Thanks. I realized, however, that I have more problems with building libtorch from source than I originally thought ;). I am following the guide for Windows here: https://github.com/pytorch/pytorch#from-source, “python setup.py install” runs just fine and I get my libs and dlls in the build directory. However:

  1. When I try to link my C++ app against torch.lib etc., I get a lot of unresolved symbols like exports would be missing from the lib. I can, however, successfully link against the libs from the official libtorch binaries, so I was wondering how these libs are built.

  2. For some reason, torch.dll that gets created does not depend on caffe2_gpu.dll despite compiling with cuda and cudnn (observed using Dependancy walker).

Due to the complexity of the Pytorch project and lack of usable documentation on this topic, I do not seem to be able to find my problems here. I tried to tweak CMakeLists.txt in various ways like option(BUILD_TORCH “Build Torch” ON (was OFF), but without success.

Any hints?

Alex

When I try to link my C++ app against torch.lib etc., I get a lot of unresolved symbols like exports would be missing from the lib. I can , however, successfully link against the libs from the official libtorch binaries, so I was wondering how these libs are built.

Our nightly build scripts could be found here. If you are using the static libs, linking against torch.lib is not enough. Please link to all the libs under the lib directory except those for the tests. The official libtorch libs are shared libraries, so if you link against torch only, it’s acceptable.

For some reason, torch.dll that gets created does not depend on caffe2_gpu.dll despite compiling with cuda and cudnn (observed using Dependancy walker).

Yes, this is a bug. And I’m fixing it with this PR: Fix the caffe2_gpu linkage with torch on Windows by peterjc123 · Pull Request #16071 · pytorch/pytorch · GitHub.

Hi,

ok, I can confirm, the dependancy to caffe2_gpu is recreated, thanks for the fix. I am still unable to link against the libs built from source (and I am, of course, linking against all the libs, not just torch.lib), so for now, I gave up and will stick to the official libs that do the work for me. Just FYI, I get basic linkage errors like:

LNK2001 unresolved external symbol “__declspec(dllimport) public: virtual void __cdecl torch::nn::Module::eval(void)” (_imp?eval@Module@nn@torch@@UEAAXXZ)

During the build I saw (apart from hundreds of other marginal issues), also many suspicious warnings about dllimport/dllexport mismatchs and stuff like that.

Thanks for your patience, help and contributions for Windows users ;).

Alex

Glad it’s working for you. As for the static build, I guess you’ll need to append -DTORCH_BUILD_STATIC_LIBS to the compiler flags when compiling your cpp extension that uses libtorch.

Hi Alex -
I am also attempting to use the libtorch prebuilt binaries in Windows for C++ programs.
I am getting hung up on some CMake issues. Which compiler did you use? gcc or msvc? Do you have any pointers on how to get this to build successfully?

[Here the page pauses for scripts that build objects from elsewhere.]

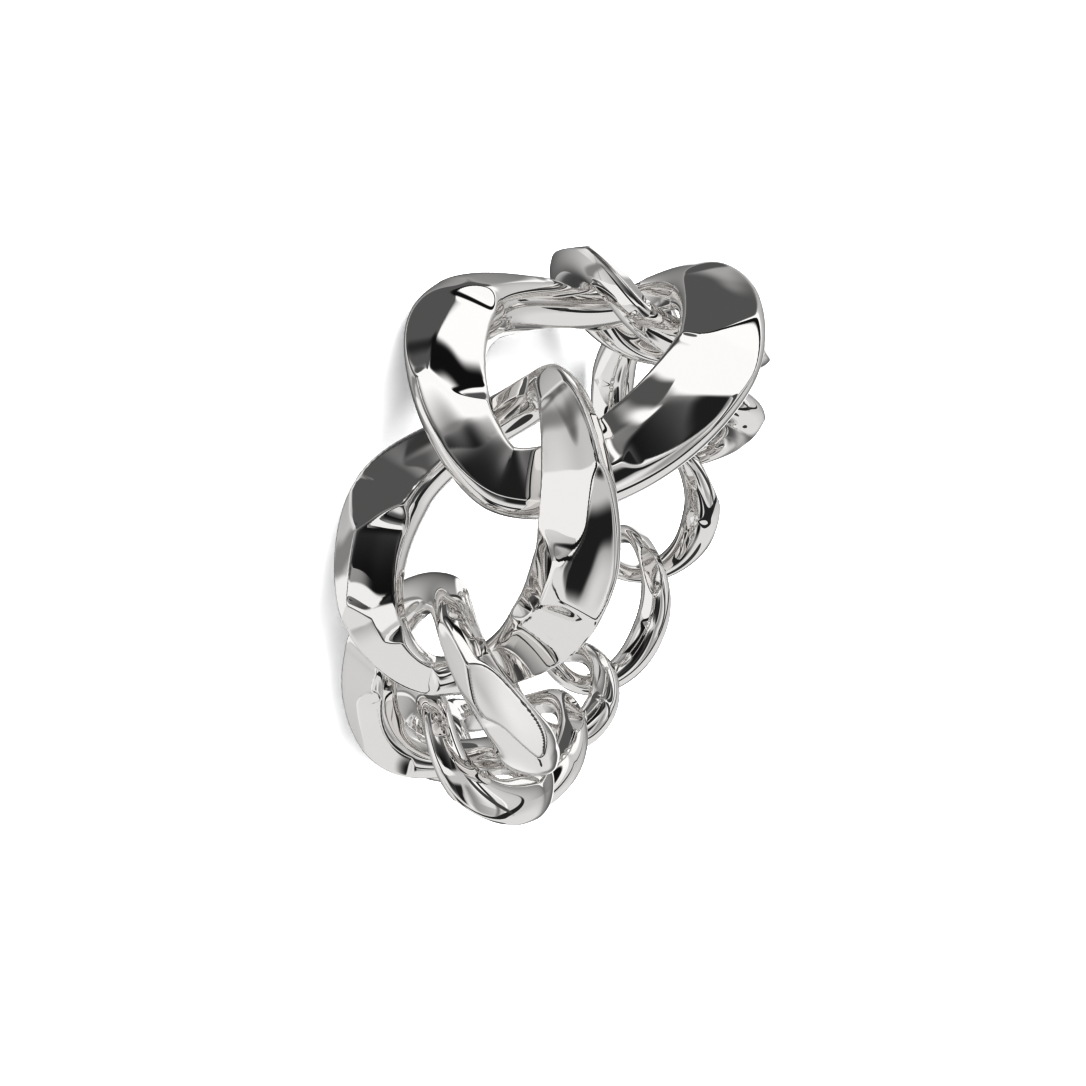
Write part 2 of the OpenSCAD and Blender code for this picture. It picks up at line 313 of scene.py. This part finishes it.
def node(tree, kind, settings=None, **links):
    """Adds a node, sets its properties and unlinked sockets, and links the named sockets."""
    new = tree.nodes.new(kind)
    for key, value in (settings or {}).items():
        if hasattr(new, key):
            setattr(new, key, value)
        else:
            new.inputs[socket(key)].default_value = value
    for key, source in links.items():
        tree.links.new(source, new.inputs[socket(key)])
    return new


def new_material(name):
    """Material with an empty node tree; gives both."""
    material = bpy.data.materials.new(name)
    material.use_nodes = True
    material.node_tree.nodes.clear()
    return material, material.node_tree


def polished_silver():
    """Sterling silver, cast and hand-polished: a near-white mirror with a slight warmth that grows
    where links reflect each other, fine polishing haze, and flats that are not quite plane."""
    material, tree = new_material("polished sterling silver")
    place = node(tree, "ShaderNodeTexCoord").outputs["Object"]
    # The hand's slow waves in the flats, about 3 mm apart
    waves = node(tree, "ShaderNodeTexNoise", {"Scale": 330.0, "Detail": 1.0, "Roughness": 0.4},
                 Vector=place)
    # Polishing haze in soft patches about 1.5 mm across
    haze = node(tree, "ShaderNodeTexNoise", {"Scale": 650.0, "Detail": 3.0}, Vector=place)
    rough = node(tree, "ShaderNodeMapRange",
                 {"From_Min": 0.35, "From_Max": 0.7, "To_Min": 0.018, "To_Max": 0.045},
                 Value=haze.outputs["Fac"])
    bump = node(tree, "ShaderNodeBump", {"Strength": 0.10, "Distance": 0.0004},
                Height=waves.outputs["Fac"])
    shader = node(tree, "ShaderNodeBsdfPrincipled",
                  {"Base_Color": linear(SILVER_COLOUR), "Metallic": 1.0},
                  Roughness=rough.outputs["Result"], Normal=bump.outputs["Normal"])
    node(tree, "ShaderNodeOutputMaterial", Surface=shader.outputs["BSDF"])
    return material


def pale_floor():
    """Matt white card: plain, with no gloss."""
    material, tree = new_material("matt white card")
    shader = node(tree, "ShaderNodeBsdfDiffuse", {"Color": linear(FLOOR_COLOUR)})
    node(tree, "ShaderNodeOutputMaterial", Surface=shader.outputs["BSDF"])
    return material


# ---------------------------------------------------------------- the links
SILVER = polished_silver()
for k, name in enumerate(NODES):
    points = Link(k).surface(coarser=1)
    piece = closed_skin("skin_of_" + name, laid(points) * MM)
    piece.data.materials.append(SILVER)
    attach(piece, "root")
    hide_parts(name)

# ---------------------------------------------------------------- floor and light
# Soft cards of the studio as they show in the metal: azimuth from the front towards +X, elevation,
# half width, half height, turn about the card's middle, softness of its rim, and brightness
CARDS = (
    (41, 22, 65, 39, 46, 0.87, 0.03),
    (-141, -24, 64, 51, 152, 0.84, 0.14),
    (-118, -13, 13, 40, 86, 0.08, 0.74),
    (123, 2, 79, 9, 170, 0.82, 0.76),
    (145, 24, 7, 80, 34, 0.68, 0.76),
    (53, 49, 67, 6, 3, 0.25, 0.06),
    (138, 18, 39, 88, 116, 0.09, 0.63),
    (-35, 13, 29, 85, 3, 0.14, 0.76),
    (118, 9, 8, 10, 125, 0.61, 0.03),
    (35, 51, 29, 9, 126, 0.35, 0.54),
    (-32, -31, 27, 38, 81, 0.05, 0.19),
    (136, -83, 69, 4, 33, 0.47, 0.33),
    (58, -27, 12, 74, 17, 0.03, 0.7),
    (162, 24, 10, 12, 78, 0.05, 0.11),
    (-48, 28, 71, 4, 105, 0.31, 0.03),
    (-20, 22, 10, 59, 0, 0.12, 0.75),
    (142, 50, 4, 83, 131, 0.04, 0.07),
    (53, -9, 49, 4, 69, 0.21, 0.04),
    (-37, 75, 5, 41, 42, 0.15, 0.14),
    (6, -11, 16, 4, 74, 0.48, 0.76),
)
# Brightness of the walls between the cards
BASE_LIGHT = 0.74
# Brightness of the backdrop as the camera sees it
BACKDROP = 1.0
# How bright the lit floor is, and the share of its light that comes from the lamp
FLOOR_LIGHT = 1.8
LAMP_SHARE = 0.50
# The lamp's azimuth and elevation, like a card's, and how wide it is as seen from the ring
LAMP_FROM = (5, 32)
LAMP_WIDE = 60
FLOOR_WHITE = linear(FLOOR_COLOUR)[0]
ROUND_LIGHT = (1 - LAMP_SHARE) * FLOOR_LIGHT / FLOOR_WHITE
# Half the floor's width, in metres
FLOOR_HALF = 3.0


def direction(azimuth, elevation):
    """Unit vector from the ring: azimuth from the front towards +X, elevation from the floor."""
    a, e = math.radians(azimuth), math.radians(elevation)
    return Vector((math.sin(a) * math.cos(e), -math.cos(a) * math.cos(e), math.sin(e)))


def card_mask(tree, way, azimuth, elevation, wide, high, turn, soft):
    """One card: an oval on the sky, found from the direction turned into the card's own frame. It is
    1 inside, falls to 0 over its soft rim, and is 0 on the other half of the sky."""
    out = direction(azimuth, elevation)
    rise = (Vector((0, 0, 1)) - out * out.z).normalized()
    flank = rise.cross(out)
    t = math.radians(turn)
    axes = ((flank * math.cos(t) + rise * math.sin(t)) / math.sin(math.radians(wide)),
            (rise * math.cos(t) - flank * math.sin(t)) / math.sin(math.radians(high)), out)
    x, y, z = (node(tree, "ShaderNodeVectorMath", {"operation": "DOT_PRODUCT", "n1": tuple(axis)},
                    n0=way).outputs["Value"] for axis in axes)
    flat = node(tree, "ShaderNodeCombineXYZ", X=x, Y=y)
    far = node(tree, "ShaderNodeVectorMath", {"operation": "LENGTH"}, n0=flat.outputs[0])
    oval = node(tree, "ShaderNodeMapRange",
                {"interpolation_type": "SMOOTHSTEP", "From_Min": 1 + soft, "From_Max": 1 - soft,
                 "To_Min": 0.0, "To_Max": 1.0}, Value=far.outputs["Value"])
    front = node(tree, "ShaderNodeMath", {"operation": "GREATER_THAN", "n1": 0.0}, n0=z)
    return node(tree, "ShaderNodeMath", {"operation": "MULTIPLY"},
                n0=oval.outputs[0], n1=front.outputs[0]).outputs[0]


def studio():
    """Light from all round: the floor is lit evenly, the camera sees a plain backdrop, and the metal
    sees bright walls with dark and bright cards, laid over each other in the table's order."""
    world = bpy.data.worlds.new("studio")
    bpy.context.scene.world = world
    world.use_nodes = True
    tree = world.node_tree
    tree.nodes.clear()
    way = node(tree, "ShaderNodeTexCoord").outputs["Generated"]
    level = node(tree, "ShaderNodeValue").outputs[0]
    level.default_value = BASE_LIGHT
    for *card, bright in CARDS:
        mask = card_mask(tree, way, *card)
        level = node(tree, "ShaderNodeMix", {"data_type": "FLOAT", "n3": bright},
                     n0=mask, n2=level).outputs[0]
    path = node(tree, "ShaderNodeLightPath").outputs
    seen = node(tree, "ShaderNodeBackground", {"Color": WHITE, "Strength": BACKDROP})
    round_about = node(tree, "ShaderNodeBackground", {"Color": WHITE, "Strength": ROUND_LIGHT})
    shown = node(tree, "ShaderNodeBackground", {"Color": WHITE}, Strength=level)
    still = node(tree, "ShaderNodeMixShader",
                 n0=path["Is Camera Ray"], n1=round_about.outputs[0], n2=seen.outputs[0])
    both = node(tree, "ShaderNodeMixShader",
                n0=path["Is Glossy Ray"], n1=still.outputs[0], n2=shown.outputs[0])
    node(tree, "ShaderNodeOutputWorld", Surface=both.outputs[0])


def big_lamp():
    """One lamp, so wide that the floor's shadow has no edge. The floor's light is the lamp's part,
    which is its strength times the cosine over pi, and the light from all round."""
    data = bpy.data.lights.new("soft lamp", "SUN")
    lamp = bpy.data.objects.new("soft lamp", data)
    bpy.context.scene.collection.objects.link(lamp)
    way = direction(*LAMP_FROM)
    lamp.rotation_euler = way.to_track_quat("Z", "Y").to_euler()
    data.angle = math.radians(LAMP_WIDE)
    data.energy = LAMP_SHARE * FLOOR_LIGHT / FLOOR_WHITE * math.pi / way.z
    lamp.visible_glossy = False


def lay_floor():
    """Plain square floor under the ring, left out of the metal's reflections, which show the studio."""
    mesh = bpy.data.meshes.new("floor")
    corners = [(x * FLOOR_HALF, y * FLOOR_HALF, 0) for x, y in ((-1, -1), (1, -1), (1, 1), (-1, 1))]
    mesh.from_pydata(corners, [], [(0, 1, 2, 3)])
    floor = bpy.data.objects.new("floor", mesh)
    bpy.context.scene.collection.objects.link(floor)
    mesh.materials.append(pale_floor())
    floor.visible_glossy = False


studio()
big_lamp()
lay_floor()
scene = bpy.context.scene
scene.view_settings.view_transform = "Standard"
scene.view_settings.look = "None"
# The camera's tone: a little brighter and with much more contrast, as in the photograph
scene.view_settings.exposure = 0.5
scene.view_settings.gamma = 0.54
# Links mirror each other many times over; the light they throw on the floor is left out
scene.cycles.glossy_bounces = 10
scene.cycles.max_bounces = 12
scene.cycles.caustics_reflective = False
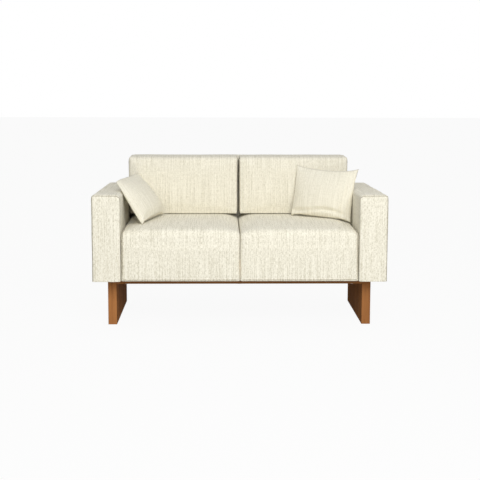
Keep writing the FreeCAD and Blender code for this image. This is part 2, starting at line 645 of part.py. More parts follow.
ARM_FRAME_Y = ("places.arm_frame_front", "places.arm_frame_rear")
for name, side in SIDES:
    core_x = span(side, "places.arm_core_inner", "places.arm_core_outer")
    bottom_rail = board(f"arm_bottom_rail_blank_{name}", core_x, ARM_FRAME_Y,
                        ("sizes.leg_height", "places.arm_bottom_rail_top"))
    keep(drilled(f"arm_bottom_rail_{name}", bottom_rail, frame_holes[side]),
         f"arm_bottom_rail_{name}")
    keep(board(f"arm_top_rail_{name}", core_x, ARM_FRAME_Y,
               ("places.arm_top_rail_bottom", "places.arm_frame_top")), f"arm_top_rail_{name}")
    post_z = ("places.arm_bottom_rail_top", "places.arm_top_rail_bottom")
    keep(board(f"arm_front_post_{name}", core_x,
               ("places.arm_frame_front", "places.arm_frame_front + sizes.arm_post_depth"),
               post_z), f"arm_front_post_{name}")
    rear_post = board(f"arm_rear_post_blank_{name}", core_x,
                      ("places.arm_frame_rear - sizes.arm_post_depth", "places.arm_frame_rear"),
                      post_z)
    keep(drilled(f"arm_rear_post_{name}", rear_post, frame_holes[side]), f"arm_rear_post_{name}")
    panel_z = ("sizes.leg_height", "places.arm_frame_top")
    inner_panel = board(f"arm_inner_panel_blank_{name}",
                        span(side, "places.arm_frame_inner", "places.arm_core_inner"),
                        ARM_FRAME_Y, panel_z)
    keep(drilled(f"arm_inner_panel_{name}", inner_panel, frame_holes[side]),
         f"arm_inner_panel_{name}")
    keep(board(f"arm_outer_panel_{name}",
               span(side, "places.arm_core_outer", "places.arm_frame_outer"),
               ARM_FRAME_Y, panel_z), f"arm_outer_panel_{name}")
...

I am using MSVC 2017 and (predictably) am having issues with pthreads.
Thanks,
Rob

Hi Rob,

I am using msvc. Which CMake issues are you experiencing? When using the prebuilt binaries I didn’t have any problem at all (however, it is not completely clear which gpu archs are supported). Building from source, I had only two issues:

  1. I had to remove AT_CPP14_CONSTEXPR from this file, msvc just doesn’t seem to take it.

  2. I had to edit the torch_cuda_get_nvcc_gencode_flag macro in utils.cmake because I believe that there was something wrong with inferring the -gencode parameters from the TORCH_CUDA_ARCH_LIST variable. I observed some malformed -gencode output, so I just hardcoded the archs I need.

The rest went ok. I also highly recommend to use the Ninja build system, it will be a lot faster.

Alex

I am also getting LNK2001 unresolved external symbol “__declspec(dllimport) kind of error . How did you remove this.